The court authorities are generally in accord. A "consumer relationship must exist between the party requesting the report and the subject of the report." Houghton v. New Jersey Manufacturers Ins. Co., 795 F.2d 1144, 1149 (3d Cir. 1986) (emphasis added). Thus, there is no permissible purpose to obtain a consumer report on a corporate principal to evaluate the capacity of the company to pay a judgment. Mone v. Dranow, 945 F. 2d 306, 308 (9th Cir. 1991). Similarly, "evaluating prospective franchisees does not fall within one of the consumer purposes set forth in the FCRA." Ippolito v. WNS, Inc., 864 F.2d 440, 452 (7th Cir. 1988). Other courts have held that a city had no permissible purpose to obtain a consumer report on the proprietor of a towing company that removed illegally parked cars on request from the police department, regardless of whether the municipality had a contract with the towing company, Pappas v. Calumet City, 9 F.Supp.2d 943, 950 (N.D.Ill. 1998); a company had no legitimate "business need" purpose to obtain a consumer report on a former employee who had suddenly resigned and was suspected of embezzlement, Russell v. Shelter Financial Services, 604 F. Supp. 201 (W.D. Mo. 1984); and a manufacturer had no "business need" purpose to obtain a consumer report on an individual who operated a mail order business that sold its products among others. Boothe v. TRW Credit Data, 523 F. Supp. 631 (S.D.N.Y. 1981).
Again, we acknowledge that the reported cases are not unanimous on the point. In Advanced Conservation Systems, Inc. v. Long Island Lighting Co., 934 F. Supp 53 (E.D.N.Y. 1996), aff'd without opinion, 113 F.2d 1229 (2d Cir. 1997), the court found a permissible "business need" purpose for a consumer report on a corporate principal. If that view had any force at some point, it disappeared with enactment of the Consumer Credit Reporting Reform Act of 1996 ("the 1996 amendments") that revised Section 604 any many other sections of the FCRA.(8) The predecessor to Section 604(a)(3)(F)(i), quoted in the foregoing case,(9) provided a permissible purpose if the party "otherwise has a legitimate business need for the information in connection with a business transaction involving the consumer."(10) Because the 1996 amendments abandoned the "involving the consumer" formulation and replaced it with "initiated by the consumer,"(11) it is now clear that there is no permissible purpose unless a consumer (an individual) rather than a business entity initiates the transaction. Thus, in Pappas v. Calumet City, 9 F.Supp.2d 943, 950 (N.D.Ill. 1998), a court applying the amended FCRA found no permissible purpose to obtain a consumer report on the corporate principal based on the report user's dealings with the company operated by that individual.
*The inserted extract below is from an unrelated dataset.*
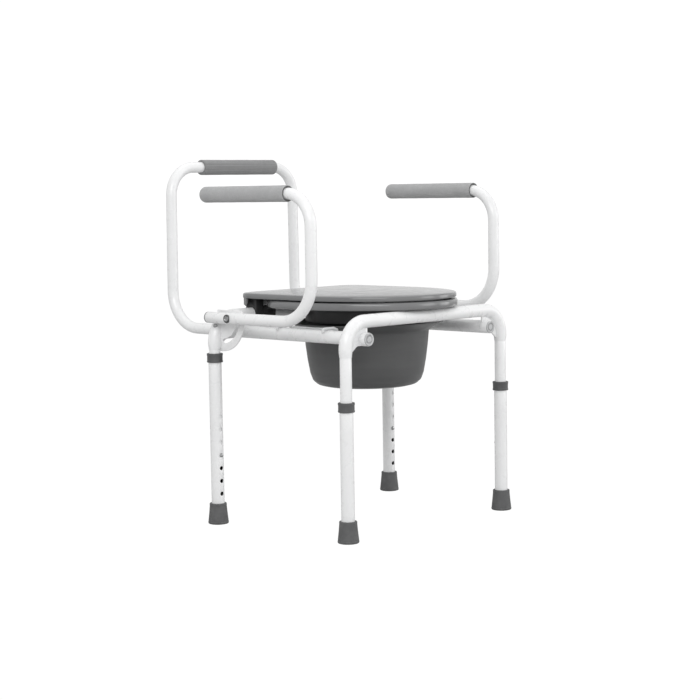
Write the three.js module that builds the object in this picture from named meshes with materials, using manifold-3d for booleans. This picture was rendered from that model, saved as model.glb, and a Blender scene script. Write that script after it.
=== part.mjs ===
// Drop-arm commode chair: steel tube frame, telescoping legs, two arms that
// drop on a pivot at the rear legs, hinged seat and lid, slide-out pail.
// Millimetres, +Z up. The front of the chair faces -Y, the sitter's left is +X.
// The origin is on the floor, at the centre of the chair's footprint box.
// Pieces are modelled about the centre of the leg rectangle; put() shifts them.
import * as THREE from 'three';
import { mergeVertices } from 'three/addons/utils/BufferGeometryUtils.js';
import Module from 'manifold-3d';

const wasm = await Module();
wasm.setup();
const { Manifold, Mesh: ManifoldMesh } = wasm;

// ---------------------------------------------------------------- shared dimensions
const SHIFT_Y = -96.4;         // from the leg-rectangle centre to the footprint centre
const GAP = 0.3;               // air left between neighbours
const TUBE_FLATS = 12;         // flats on a tube
const OUTER_R = 12.7;          // 25.4 mm tube: crossbars, side rails, lower legs
const OUTER_BORE = 11.6;
const INNER_R = 11.1;          // 22.2 mm tube: upper legs, back, arms
const INNER_BORE = 9.7;

const FRONT_LEG_X = 222.4;
const REAR_LEG_X = 247.2;
const LEG_Y = 167;             // rear legs at +LEG_Y, front legs at -LEG_Y
const BAR_Z = 408.5;           // crossbars
const RAIL_X = 174.6;          // side rails
const RAIL_Z = 375.4;
const BACK_BOLT_Y = 216;       // bolts that hold the backrest in the rails
const BOLT_HOLE_R = 3.4;

const ARM_X = 260.8;
const ARM_LOW_Z = BAR_Z;
const PIVOT_Y = 150;           // arm pivot
const LOCK_R = 47;             // from the pivot to the lock pin
const PIVOT_HOLE_R = 4.4;

const SEAT_Z0 = 423;           // seat ring, bottom and top
const SEAT_Z1 = 437.6;
const LID_Z0 = 439.2;          // lid, bottom, edge of the top and crown
const LID_Z1 = 449.8;
const LID_CROWN = 456.2;
const PAIL_Y = -8;

const SIDES = [[1, 'left'], [-1, 'right']];   // sign of X, name

// ---------------------------------------------------------------- materials
const standard = (look) => () => new THREE.MeshStandardMaterial(look);
const paint = standard({ color: 0xe9eaea, roughness: 0.35, metalness: 0.15 });
const foam = standard({ color: 0xa6a8a9, roughness: 0.95, metalness: 0 });
const seatPlastic = standard({ color: 0x9b9da0, roughness: 0.3, metalness: 0 });
const pailPlastic = standard({ color: 0x4a4b4d, roughness: 0.5, metalness: 0 });
const rubber = standard({ color: 0x55575a, roughness: 0.8, metalness: 0 });
const collarPlastic = standard({ color: 0x6e7073, roughness: 0.5, metalness: 0 });
const capPlastic = standard({ color: 0xc2c4c6, roughness: 0.5, metalness: 0 });
const steel = standard({ color: 0x9a9c9f, roughness: 0.35, metalness: 1 });

// ---------------------------------------------------------------- meshes and solids
const group = new THREE.Group();

// welded, closed, outward-facing copy of a geometry
function weld(source) {
  const loose = source.index ? source.toNonIndexed() : source.clone();
  for (const name of Object.keys(loose.attributes)) {
    if (name !== 'position') loose.deleteAttribute(name);
  }
  const geo = mergeVertices(loose, 1e-4);
  const { position } = geo.attributes;
  const index = geo.index.array;
  const corners = [new THREE.Vector3(), new THREE.Vector3(), new THREE.Vector3()];
  const kept = [];
  let volume = 0;
  for (let i = 0; i < index.length; i += 3) {
    const triangle = [index[i], index[i + 1], index[i + 2]];
    if (new Set(triangle).size < 3) continue;
    kept.push(...triangle);
    const [a, b, c] = corners.map((v, k) => v.fromBufferAttribute(position, triangle[k]));
    volume += a.dot(b.cross(c)) / 6;
  }
  if (volume < 0) {
    for (let i = 0; i < kept.length; i += 3) [kept[i], kept[i + 1]] = [kept[i + 1], kept[i]];
  }
  geo.setIndex(kept);
  return geo;
}

function toManifold(source) {
  const geo = weld(source);
  const mesh = new ManifoldMesh({
    numProp: 3,
    vertProperties: new Float32Array(geo.attributes.position.array),
    triVerts: new Uint32Array(geo.index.array),
  });
  mesh.merge();
  return new Manifold(mesh);
}

// apply one Manifold method, tool by tool
function combine(method, base, tools) {
  let solid = toManifold(base);
  for (const tool of tools) solid = solid[method](toManifold(tool));
  const mesh = solid.getMesh();
  const geo = new THREE.BufferGeometry();
  geo.setAttribute('position', new THREE.Float32BufferAttribute(mesh.vertProperties, 3));
  geo.setIndex(Array.from(mesh.triVerts));
  return geo;
}
const cut = (base, ...tools) => combine('subtract', base, tools);
const join = (base, ...tools) => combine('add', base, tools);
const overlap = (base, ...tools) => combine('intersect', base, tools);

// add a flat-shaded piece to the chair
function put(name, geo, material) {
  const flat = weld(geo).translate(0, SHIFT_Y, 0).toNonIndexed();
  flat.computeVertexNormals();
  const mesh = new THREE.Mesh(flat, material());
  mesh.name = name;
  group.add(mesh);
}

// ---------------------------------------------------------------- bent tubes
// a path through given points, sampled exactly at them
class PointPath extends THREE.Curve {
  constructor(points) {
    super();
    this.points = points;
  }

  getSpacedPoints() {
    return this.points.map((point) => point.clone());
  }

  // mean of the directions before and after the nearest point
  getTangentAt(u, target = new THREE.Vector3()) {
    const { points } = this;
    const last = points.length - 1;
    const i = Math.round(u * last);
    target.set(0, 0, 0);
    if (i > 0) target.add(points[i].clone().sub(points[i - 1]).normalize());
    if (i < last) target.add(points[i + 1].clone().sub(points[i]).normalize());
    return target.normalize();
  }
}

const corner = (x, y, z, radius = 0) => ({ point: new THREE.Vector3(x, y, z), radius });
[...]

The opinions set forth in this informal staff letter are not binding on the Commission.
1. 16 CFR § 600 Appendix; 55 Fed. Reg. 18804-18828 (May 4, 1990). In this letter, specific sections are cited as "FCRA Commentary, comment . . ." with the latter part of the citation reflecting the applicable comment.
2. See FCRA Commentary, comment 604(3)(E)-2, revised by the Commission from an earlier draft to clarify this point. 55 Fed. Reg. at 18805, 18816.
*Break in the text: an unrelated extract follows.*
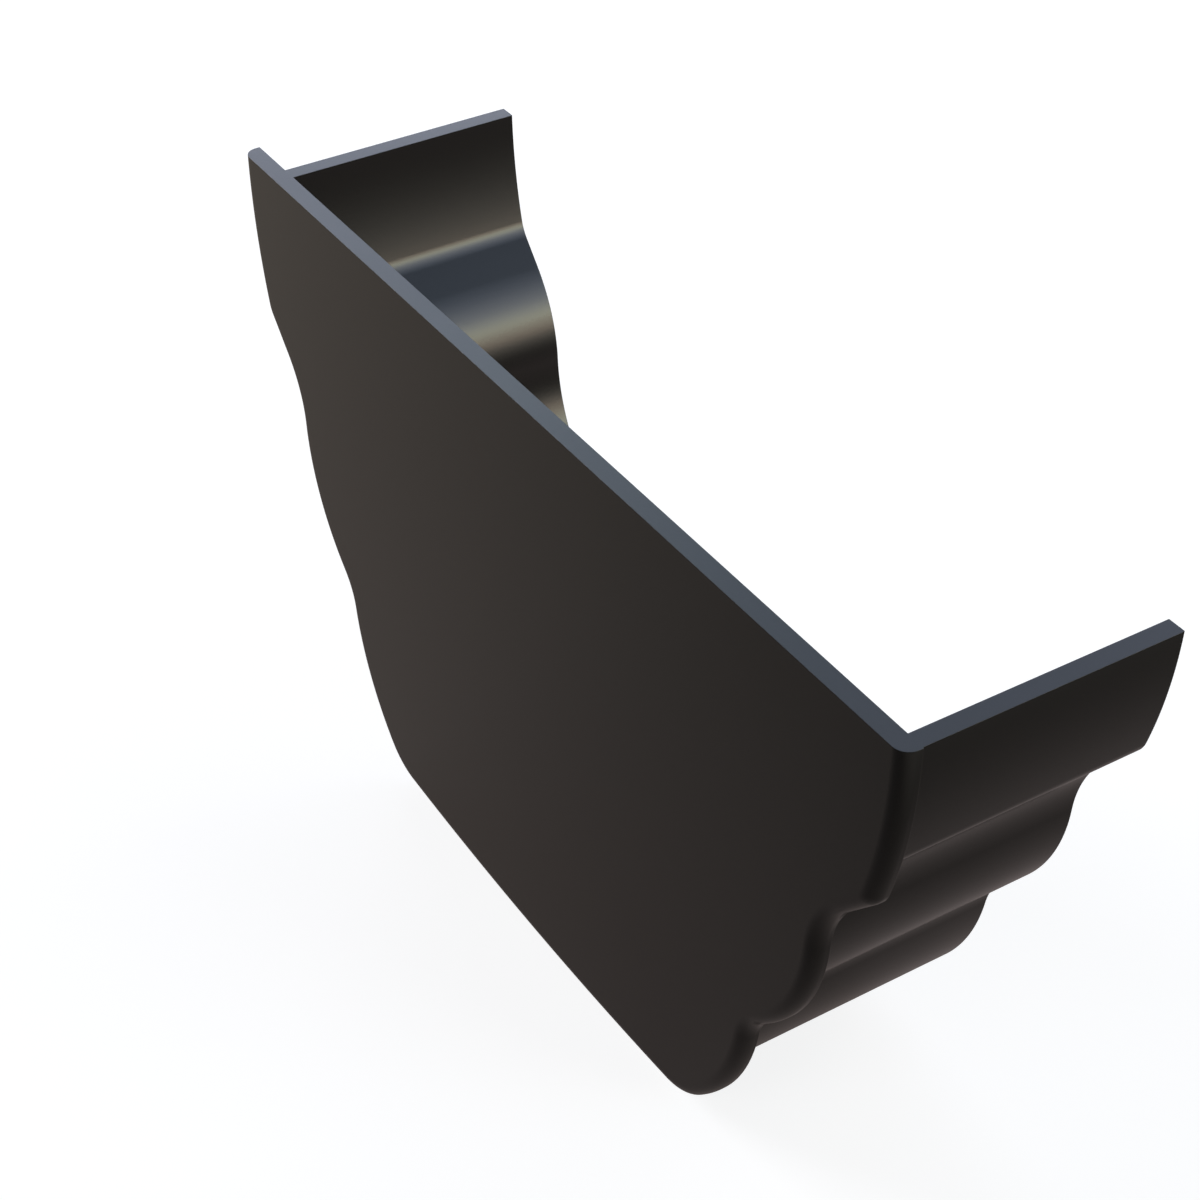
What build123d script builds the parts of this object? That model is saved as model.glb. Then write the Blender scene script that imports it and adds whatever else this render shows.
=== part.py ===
from build123d import *
from math import cos, radians, sin
import os

# Driving dimensions, in millimetres and degrees.
# The socket is the U-shaped wall that the end of the gutter slides into.
socket_width = 160.0
socket_length = 39.25
wall = 2.8

# The end plate closes the socket and stands proud of it as a lip. It sits off the
# socket's middle, so that the lip is wide at the back and narrow at the front.
plate_thickness = 2.9
lip = 4.6
plate_shift = 4.4
plate_drop = 3.76
rim_radius = 2.2
inner_rim_radius = 0.15

# The moulding on the outer face of the socket, from the open top down. Each angle
# is the slope off the vertical at the foot of its band.
top_angle = 1.2
fascia_radius = 82.5
fascia_angle = 15.8
nosing_radius = 0.65
step_angle = 42.3
step_length = 7.0
cove_radius = 21.1
cove_angle = 3.2
ovolo_radius = 31.1
ovolo_angle = 44.3
riser_length = 1.6
hollow_radius = 13.9
hollow_angle = 9.0
base_radius = 38.0
floor_angle = 85.5

# The last two bands turn the moulding under, more sharply on the socket.
socket_base_angle = 47.9
socket_heel_radius = 8.5
plate_base_angle = 43.4
plate_heel_radius = 6.9

# The moulding is drawn up past the open top by this angle, then cut off level.
overrun_angle = 9.0

fascia_centre = (
    socket_width / 2 - fascia_radius * cos(radians(top_angle)),
    fascia_radius * sin(radians(top_angle)),
)


def draw_moulding(grow, base_angle, heel_radius):
    """Draws the closed outline that lies `grow` outside the socket's outer face.

    X runs across, Y runs up, and the origin is the middle of the open top. Every
    band starts where the last one ends, tangent to it, so a band that bulges
    outwards gains `grow` in radius and a hollow one loses it. Returns half of the
    floor, which sags a little towards the middle.
    """
    fascia = CenterArc(
        fascia_centre,
        fascia_radius + grow,
        overrun_angle,
        -(overrun_angle + fascia_angle),
    )
    nosing = JernArc(fascia @ 1, fascia % 1, nosing_radius + grow, fascia_angle - step_angle)
    step = Line(nosing @ 1, nosing @ 1 + step_length * (nosing % 1))
    cove = JernArc(step @ 1, step % 1, cove_radius - grow, step_angle - cove_angle)
    ovolo = JernArc(cove @ 1, cove % 1, ovolo_radius + grow, cove_angle - ovolo_angle)
    riser = Line(ovolo @ 1, ovolo @ 1 + riser_length * (ovolo % 1))
    hollow = JernArc(riser @ 1, riser % 1, hollow_radius - grow, ovolo_angle - hollow_angle)
    base = JernArc(hollow @ 1, hollow % 1, base_radius + grow, hollow_angle - base_angle)
    heel = JernArc(base @ 1, base % 1, heel_radius + grow, base_angle - floor_angle)
    floor_radius = (heel @ 1).X / cos(radians(floor_angle))
    floor = JernArc(heel @ 1, heel % 1, floor_radius, floor_angle - 90)
    Line(fascia @ 0, (0, (fascia @ 0).Y))
    mirror(about=Plane.YZ)
    return floor


# The three outlines of the moulding: the socket, the gutter's space inside it and
# the plate. The wall is as thick all along, so the space inside keeps a crisp crease
# behind the nosing.
with BuildSketch() as shell:
    with BuildLine():
        draw_moulding(0, socket_base_angle, socket_heel_radius)
    make_face()

with BuildSketch() as bore:
    add(shell.sketch)
    offset(amount=-wall)

with BuildSketch() as rim:
    with BuildLine():
        rim_floor = draw_moulding(lip, plate_base_angle, plate_heel_radius)
    make_face()

# The part stands on the plate's lowest point, with the plate's middle at X = 0 and
# the plate's outer face and the socket's open end equally far from Y = 0.
plate_height = plate_drop - (rim_floor @ 1).Y
inner_face = (plate_thickness - socket_length) / 2
plate_plane = Plane(
    origin=(0, inner_face, plate_height - plate_drop), x_dir=(1, 0, 0), z_dir=(0, -1, 0)
)
socket_plane = Plane(
    origin=(plate_shift, inner_face, plate_height), x_dir=(1, 0, 0), z_dir=(0, -1, 0)
)
open_top = Plane.XY.offset(plate_height)

with BuildPart() as stop_end:
    with BuildSketch(plate_plane):
        add(rim.sketch)
    extrude(amount=plate_thickness)
    split(bisect_by=open_top, keep=Keep.BOTTOM)
    outer_face = stop_end.faces().sort_by(Axis.Y)[0]
    fillet(outer_face.edges().sort_by(Axis.Z)[:-1], radius=rim_radius)
    back_face = stop_end.faces().sort_by(Axis.Y)[-1]
    fillet(back_face.edges().sort_by(Axis.Z)[:-1], radius=inner_rim_radius)
    with BuildSketch(socket_plane):
        add(shell.sketch)
        add(bore.sketch, mode=Mode.SUBTRACT)
    extrude(amount=-socket_length)
    split(bisect_by=open_top, keep=Keep.BOTTOM)
stop_end.part.label = "stop_end"

os.makedirs("parts", exist_ok=True)
export_step(stop_end.part, "parts/stop_end.step")
print("plate height", round(plate_height, 3))
print("size", stop_end.part.bounding_box().size)
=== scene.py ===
"""Dressed model of a moulded gutter stop end, on a plain stage.

The file is laid out as an add-on: sizes and colours are properties, each piece has
an operator, and a panel lists them. Run as a script, it builds the whole scene.
Lengths are in metres and angles in radians. X runs across the gutter, Y runs from
the end plate towards the socket's open end, and Z runs up.
"""

from math import radians

import bpy
import numpy as np
from bpy.props import FloatProperty, FloatVectorProperty, IntProperty, PointerProperty
from mathutils import Matrix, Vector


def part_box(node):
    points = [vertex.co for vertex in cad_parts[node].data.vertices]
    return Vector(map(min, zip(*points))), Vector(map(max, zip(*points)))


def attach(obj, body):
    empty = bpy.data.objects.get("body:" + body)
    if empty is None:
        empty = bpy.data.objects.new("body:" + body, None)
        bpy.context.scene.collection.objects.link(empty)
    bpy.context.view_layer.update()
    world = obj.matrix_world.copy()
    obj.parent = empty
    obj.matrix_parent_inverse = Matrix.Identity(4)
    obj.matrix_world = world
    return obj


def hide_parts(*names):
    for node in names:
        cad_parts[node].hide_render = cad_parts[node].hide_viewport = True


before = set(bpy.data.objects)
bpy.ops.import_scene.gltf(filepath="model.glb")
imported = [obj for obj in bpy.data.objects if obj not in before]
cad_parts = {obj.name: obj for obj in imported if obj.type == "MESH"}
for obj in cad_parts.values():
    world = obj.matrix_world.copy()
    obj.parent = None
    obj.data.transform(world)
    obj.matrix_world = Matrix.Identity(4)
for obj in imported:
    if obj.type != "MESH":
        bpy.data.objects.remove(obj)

bl_info = {
    "name": "Gutter stop end",
    "version": (1, 0, 0),
    "blender": (4, 5, 0),
    "location": "View3D > Sidebar > Stop End",
    "description": "Builds a moulded gutter stop end and the stage it is shown on",
    "category": "Object",
}

NODE = "stop_end"
BOX_LOW, BOX_HIGH = (np.array(corner, float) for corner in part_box(NODE))
QUARTER = np.pi / 2

# How many facets each band of the moulding has along the outline.
BAND_STEPS = {
    "fascia": 22,
    "nosing": 10,
    "step": 6,
    "cove": 22,
    "ovolo": 26,
    "riser": 2,
    "hollow": 16,
    "base": 24,
    "heel": 14,
    "floor": 14,
}
# The rim's rounding is broad, so it has this many times the facets of a small edge.
RIM_FACETS = 3

PLASTIC_IOR = 1.52
# The plastic's grain is a fine noise. Its sheen wanders in patches, which are a broad
# noise that varies about its middle value.
GRAIN_DETAIL = 2.0
PATCH_SCALE = 28.0
PATCH_DETAIL = 3.0
NOISE_MIDDLE = 0.5

# Ramps on the floor, in metres: where each goes from nothing to full, along X, along
# Y, or with the distance from the middle.
LEFT_ALONG_X = (0.06, -0.25)
BEHIND_ALONG_Y = (-0.12, 0.06)
BEHIND_ALONG_X = (0.16, 0.04)
RIGHT_ALONG_X = (0.15, 0.60)
AWAY = (0.45, 1.10)

# Stops of a lamp column: elevation in degrees, power of a panel there in watts, and
# its red, green and blue.
RIGHT_STOPS = (
    (0, 1.75, 1.0, 0.79, 0.62),
    (12, 3.8, 0.99, 1.0, 0.78),
    (24, 2.0, 0.84, 0.91, 1.0),
    (36, 1.2, 0.68, 0.80, 1.0),
    (48, 0.63, 0.57, 0.74, 1.0),
    (60, 0.0, 0.57, 0.74, 1.0),
)
BACK_LEFT_STOPS = (
    (18, 4.1, 0.83, 0.77, 1.0),
    (30, 2.65, 0.72, 0.88, 1.0),
    (42, 2.05, 0.65, 0.83, 1.0),
    (54, 0.0, 0.65, 0.83, 1.0),
)
# Lamp columns: name, azimuth and height of a panel in degrees, and stops.
COLUMNS = (
    ("right", 30, 6, RIGHT_STOPS),
    ("back_left", 158, 12, BACK_LEFT_STOPS),
)
# Single lamps: name, azimuth, elevation and height in degrees, power in watts, colour.
LAMPS = (
    ("back_high", 122, 40, 24, 3.75, (0.70, 0.79, 1.0)),
    ("front_left", 210, 22, 17.6, 21.0, (0.89, 0.91, 1.0)),
    ("front_fill", 285, 35, 24, 4.5, (1.0, 1.0, 1.0)),
    ("back_fill", 88, 30, 24, 5.0, (1.0, 1.0, 1.0)),
)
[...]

3. FCRA Commentary, comments 603(d)-2 and 603(d)-3C, 55 Fed. Reg. at 18810.
4. 116 Cong. Rec. 36572 (1970) (Conf. Report on H.R. 15073). Citations from Rep. Sullivan also were featured in lower court decisions that preceded the Matthews decision in taking the minority view. Henry v. Forbes, 433 F. Supp. 5, 9 (D. Minn. 1976); Sizemore v. Bambi Leasing Corp., 360 F. Supp. 252, 254 (N.D. Ga. 1973); Fernandez v. Retail Credit Co., 349 F. Supp. 652, 654 (E.D. La. 1972).
5. In fact, it is not clear that even the Eight Circuit continues to follow the Matthews case, which is the linchpin of the minority view cited at the beginning of this paragraph. In Bakker v, McKinnon, 152 F.3d 1007, 1012 (8th Cir. 1998), that court ignored Matthews and instead quoted St. Paul approvingly stating, "Under the FCRA whether a credit report is a consumer report does not depend solely upon the ultimate use (of the report), but instead, it is governed by the purpose for which the information was originally collected in whole or in part by the consumer reporting agency."
6. FCRA Commentary, comment 604-1D; 55 Fed. Reg. at 18814.
7. Estiverne v. Saks Fifth Avenue, 9 F.3d 1171, 1173-74 (5th Cir. 1993).
8. Title II, Subtitle D, Chapter 1 of Public Law 104-208, the Omnibus Consolidated Appropriations Act for Fiscal Year 1997.
9. 934 F. Supp. at 55.
10. In the original FCRA, this provision was Section 604(3)(E). Because Subsections (a)(3)(E), (b), (c), (d), (e), (f), and (g) were added to Section 604 by the 1996 amendments that also revised this portion of the FCRA, it was re-designated Section 604(a)(3)(F) at that time.
11. The change "restricts the scope of the business need exception by further defining the circumstances in which it applies." Duncan v. Handmaker, 149 F.3d 424, 427n3 (6th Cir. 1998).